Urgent question regarding resistance of water

Question

I have mentioned before that I am currently in the middle of a university project where I am discussing electrical safety of water.

I want to work out what the current would be at mains electricity voltage (240V.) I have done many calculations and have eventually gotten values by calculating resistance at low voltages and then by Ohms law finding out what the voltage would be at 240 volts.

One thing I know is that the molecules of the water change when electricity is applied. Surely it affects the values.

• Would the value deviate much from the calculation I have done?
• What actually happens to the molecules at 240V compared to 3V?
• Does higher voltag simply accelerate the processes that happen at lower voltages?
• If so, how can I recreate what would happen to the water at 240V so I can get a value without actually having to apply 240V?
• Would arcing through water happen at that voltage as well? I am sorry if this is not worded correctly, but I am panicking as I have this due in very soon so need to settle this soon and I need a value I can use at a high voltage so I can accurately say what current I’d get at high voltage

I did a 9V experiment and got was 2.3 milliamps which means a resistance of approx 3913 ohms. This means at 240V if resistance stayed the same, I’d get a current of 61 milliamps. I’ve been told even with the changes it’ll still be around that ballpark from the calculation.

Is this a valid enough answer to make it not worth doing a 240V experiment as I don’t really want to do something that dangerous for both myself and my electricity.

Answer 1

Resistivity of "water" is not fixed since you're not working in lab conditions with some reference water whose ion contents are well measured and known.

The "water" you deal with can be anything from a bathtub in a beach house with salty mist blowing in from the ocean through the open window, through highly mineralized water in the mountains, sodium-infused water from an ion-exchange water softener, etc.

There's a broad range of conductivity, and to get worst-case estimates, you have to choose some particularly conductive water that occurs in reasonably likely circumstances.

I am currently in the middle of a uni project

What does your project supervisor suggest? That's where you should be asking that question too for sure!

I’ve been told even with the changes it’ll still be around that ballpark from the calculation, is this a valid enough answer to make it not worth doing a 240v experiment

That depends on what you care about. If you care about some idealized notion of water resistance then the resistance can be assumed constant, up till dielectric breakdown occurs.

If you care about effective resistance with realistic electrodes interacting with the water, then surface reactions at the electrodes come into play, and the electrodes may well be injecting ions in the water and making it more conductive. So, in a very short time frame, the resistivity won't depend on the voltage. As you go from milliseconds to seconds, things will get quite dynamic and the fixed conductivity assumption doesn't match reality well anymore.
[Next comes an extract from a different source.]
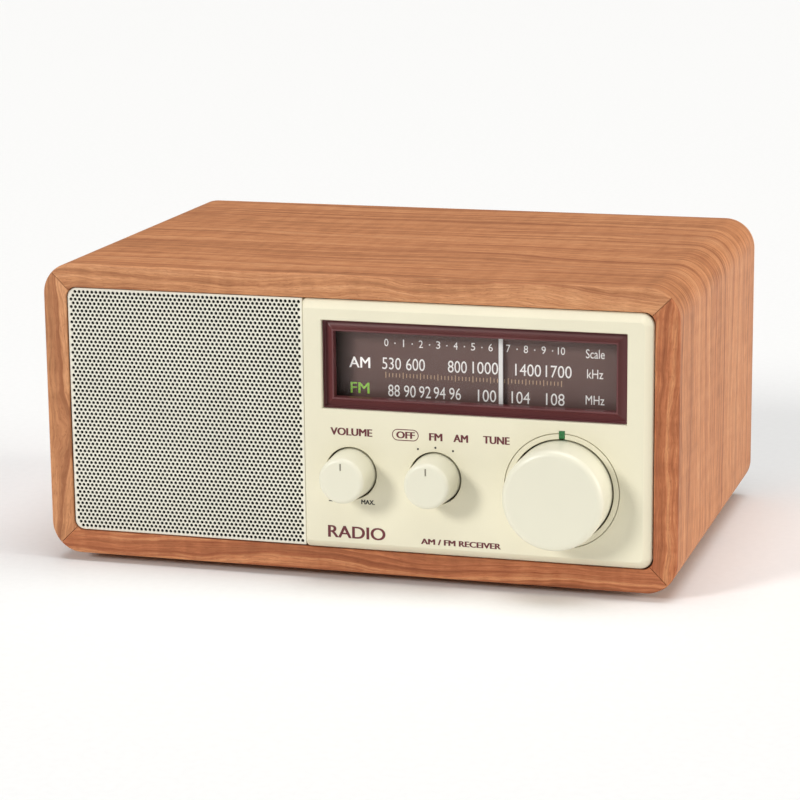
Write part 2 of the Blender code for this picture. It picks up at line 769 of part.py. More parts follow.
def circuit_board():
    x0, x1, y0, y1 = BOARD_EDGES
    tray = block("board_tray", (x0, y0, WALL + GAP), (x1, y1, WALL + GAP + 1.5))
    top = WALL + GAP + 6.0
    bosses = []
    for i, (x, y) in enumerate(((x0 + 5, y0 + 5), (x1 - 5, y0 + 5), (x0 + 5, y1 - 5), (x1 - 5, y1 - 5))):
        bosses.append(rod(f"boss_{i}", (x, y, WALL + GAP + 0.5), (x, y, top), 3.0, 12))
    keep(fuse(tray, *bosses), BLACK)
    board = block("main_board", (x0, y0, top + GAP), (x1, y1, top + GAP + 1.6))
    keep(board, BOARD_GREEN)
    base = top + GAP + 1.6 + GAP
    keep(block("tuner_can", (*TUNER_LOW, base), (*TUNER_HIGH, base + TUNER_HEIGHT)), STEEL)


def transformer():
    """An iron core with two windows, and the winding that fills them round the middle leg."""
    x0, x1, z0, z1 = CORE_LEFT, CORE_RIGHT, WALL + 2.0, WALL + 2.0 + CORE_HEIGHT
    core = rectangle(x0, x1, z0, z1)
    windows = [rectangle(-98.0, -88.0, z0 + 8, z1 - 8), rectangle(-76.0, -66.0, z0 + 8, z1 - 8)]
    keep(flat_solid("transformer_core", [core, *windows], CORE_FRONT, CORE_BACK), STEEL)
    winding = rectangle(-97.0, -67.0, CORE_FRONT - 9.0, CORE_BACK + 9.0, 4.0, 3)
    leg = rectangle(-88.0 - GAP, -76.0 + GAP, CORE_FRONT - GAP, CORE_BACK + GAP)
    keep(flat_solid("transformer_coil", [winding, leg], z0 + 9, z1 - 9, facing="Z"), COPPER)


def aerial():
    """The ferrite rod lies along the cabinet under its roof, held by a bracket at both ends."""
    y, z = ROD_Y, ROD_Z
    keep(rod("ferrite_rod", (ROD_LEFT, y, z), (ROD_RIGHT, y, z), ROD_RADIUS), FERRITE)
    coil = [circle((y, z), COIL_RADIUS, 20), circle((y, z), ROD_BORE, 20)]
    keep(flat_solid("aerial_coil", coil, 44.0, 68.0, facing="X"), COPPER)
    roof = CABINET_HEIGHT - WALL - GAP
    bracket = block("aerial_bracket", (ROD_LEFT + 3, y - 8, roof - 1.5), (ROD_RIGHT - 3, y + 8, roof))
    arms = []
    for i, x in enumerate((ROD_LEFT + 7, ROD_RIGHT - 9)):
        arm = rectangle(y - 8, y + 8, z - 8, roof - 0.5)
        arms.append(flat_solid(f"arm_{i}", [arm, circle((y, z), ROD_BORE, 20)], x, x + 3.0, facing="X"))
    keep(fuse(bracket, *arms), WHITE)


# ---------------------------------------------------------------- rear


def rear():
    batten = [cabinet_outline(WALL + GAP, OPENING_RADIUS - GAP, 4)]
    batten.append(cabinet_outline(WALL + GAP + BATTEN_WIDTH, 3.0, 2))
    batten += [circle(centre, SCREW_HOLE, 12) for centre in REAR_SCREWS]
    keep(flat_solid("rear_batten", batten, BATTEN_FRONT, REAR_PANEL_FRONT - GAP), BOARD_WOOD)

    x, z = INLET_CENTRE
    sheet = [cabinet_outline(WALL + GAP, OPENING_RADIUS - GAP, 4)]
    sheet += [circle(centre, SCREW_HOLE, 12) for centre in REAR_SCREWS]
    sheet += [
        circle(PORT_CENTRE, PORT_RADIUS + 2 + GAP),
        circle(AERIAL_CENTRE, 5.1, 16),
        circle(JACK_CENTRE, 4.3, 16),
        rectangle(x - 12.3, x + 12.3, z - 8.3, z + 8.3),
    ]
    keep(flat_solid("rear_panel", sheet, REAR_PANEL_FRONT, REAR_PANEL_BACK), BLACK)

    face = REAR_PANEL_BACK + GAP
    screw = [(0.0, 147.0), (1.5, 147.0), (1.5, face), (3.0, face), (2.6, face + 1.4), (0.0, face + 1.4)]
    for number, centre in enumerate(REAR_SCREWS, 1):
        keep(turned(f"rear_screw_{number}", screw, centre, steps=12), STEEL)


def bass_port():
    face = REAR_PANEL_BACK + GAP
    outer = PORT_RADIUS + 2
    profile = [(PORT_RADIUS, 108.0), (outer, 108.0), (outer, face), (outer + 4, face)]
    profile += [(outer + 4, face + 1.6), (PORT_RADIUS + 3, face + 1.6)]
    profile += [(PORT_RADIUS, face - 1.4)]
    keep(turned("bass_port", profile, PORT_CENTRE, ring=True), BLACK)


def sockets():
    x, z = INLET_CENTRE
    face = REAR_PANEL_BACK + GAP
    body = block("mains_inlet", (x - 12, 140.0, z - 8), (x + 12, face + 1.0, z + 8))
    rim = block("inlet_rim", (x - 14, face, z - 10), (x + 14, face + 1.5, z + 10))
    cavity = rectangle(x - 8.5, x + 8.5, z - 4.2, z + 4.2, 4.1)
    hollow = flat_solid("inlet_cavity", [cavity], face - 10.0, face + 5.0)
    keep(cut(fuse(body, rim), hollow), BLACK)

    aerial_plug = [
        (0.0, 146.0),
        (4.8, 146.0),
        (4.8, face),
        (7.0, face),
        (7.0, face + 1.0),
        (4.8, face + 1.0),
        (4.8, face + 2.7),
        (1.0, face + 2.7),
        (1.0, face - 5.0),
        (0.0, face - 5.0),
    ]
    keep(turned("aerial_socket", aerial_plug, AERIAL_CENTRE, steps=20), BRASS)
    jack = [
        (0.0, 143.0),
        (4.0, 143.0),
        (4.0, face),
        (5.5, face),
        (5.5, face + 1.2),
        (1.8, face + 1.2),
        (1.8, face - 12.0),
        (0.0, face - 12.0),
    ]
    keep(turned("headphone_jack", jack, JACK_CENTRE, steps=20), STEEL)


def build():
    clear_scene()
    cabinet_shell()
    front_frame()
    feet()
    grille()
    baffle()
    basket()
    magnet()
    cone_assembly()
    front_panel()
    dial()
    controls()
    drive_plate()
    drum = pulleys()
    dial_cord()
    pointer()
    tuning_capacitor(drum)
    circuit_board()
    transformer()
    aerial()
    rear()
    bass_port()
    sockets()


build()
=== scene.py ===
"""The looks of the tabletop radio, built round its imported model.

Sizes are in millimetres in cabinet coordinates: x across, y back from the front frame's face and z up from
the cabinet's underside. at() turns them into the frame's metres, from the front frame's own box.
"""
import math

import bmesh
import bpy
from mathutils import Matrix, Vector


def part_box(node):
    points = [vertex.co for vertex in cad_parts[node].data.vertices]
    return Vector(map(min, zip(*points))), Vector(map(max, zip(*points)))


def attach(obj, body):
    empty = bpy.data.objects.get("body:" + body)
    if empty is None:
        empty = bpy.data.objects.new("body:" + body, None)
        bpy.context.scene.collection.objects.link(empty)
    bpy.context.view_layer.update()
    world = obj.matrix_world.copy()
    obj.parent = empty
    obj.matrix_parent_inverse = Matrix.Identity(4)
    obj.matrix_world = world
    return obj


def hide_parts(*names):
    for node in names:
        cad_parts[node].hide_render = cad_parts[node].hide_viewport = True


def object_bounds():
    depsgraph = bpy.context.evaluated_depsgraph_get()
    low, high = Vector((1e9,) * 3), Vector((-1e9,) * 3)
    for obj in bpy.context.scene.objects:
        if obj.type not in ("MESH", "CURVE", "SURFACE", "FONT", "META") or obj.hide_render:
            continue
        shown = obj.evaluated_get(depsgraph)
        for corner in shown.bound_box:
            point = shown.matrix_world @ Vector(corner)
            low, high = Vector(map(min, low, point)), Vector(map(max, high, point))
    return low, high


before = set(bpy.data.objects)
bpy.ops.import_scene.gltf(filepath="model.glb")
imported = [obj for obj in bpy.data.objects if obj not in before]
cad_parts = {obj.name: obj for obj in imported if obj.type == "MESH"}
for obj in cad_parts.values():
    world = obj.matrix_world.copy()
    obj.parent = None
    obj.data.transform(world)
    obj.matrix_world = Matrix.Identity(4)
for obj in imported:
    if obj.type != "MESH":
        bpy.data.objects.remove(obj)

CAD_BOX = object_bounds()
MM = 0.001
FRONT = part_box("front_frame_top")[0].y
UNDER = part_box("front_frame_bottom")[0].z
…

The differences between different types of water is irrelevant here

I am discussing electrical safety of water

Any such "discussion" is quite vacuous without looking at the range of conductivity and the various electrode-caused effects that change the picture. For example, imagine galvanic corrosion leading to a breach within a water heater, exposing the heating coils (elements) to water. The coil metal starts dissolving in water rather vigorously at that point and there will be lots of local heating speeding up the reaction. When you pour such water out of the heater, it may well look gray or black, and be quite a bit more conductive than the water that went into the heater. As you should imagine, that has some bearing on your discussion.

Answer 2

We usually refer to the conductivity of water rather than resistance. As noted it varies widely depending on what is in it.

There is a rather good backgrounder at this page.

Note that metallic electrodes in solvents (of which water is clearly a member) act as an EDLC (Electrolytic Double Layer Capacitor) so with the bulk conductivity, they exhibit a differentiator effect when inserted in the liquid.

You can read about EDLCs at TDK

For a single electrode pair, the current should scale directly with the voltage up to a certain point; the behaviour in a multi-electrode (one power, others receivers) is more complex.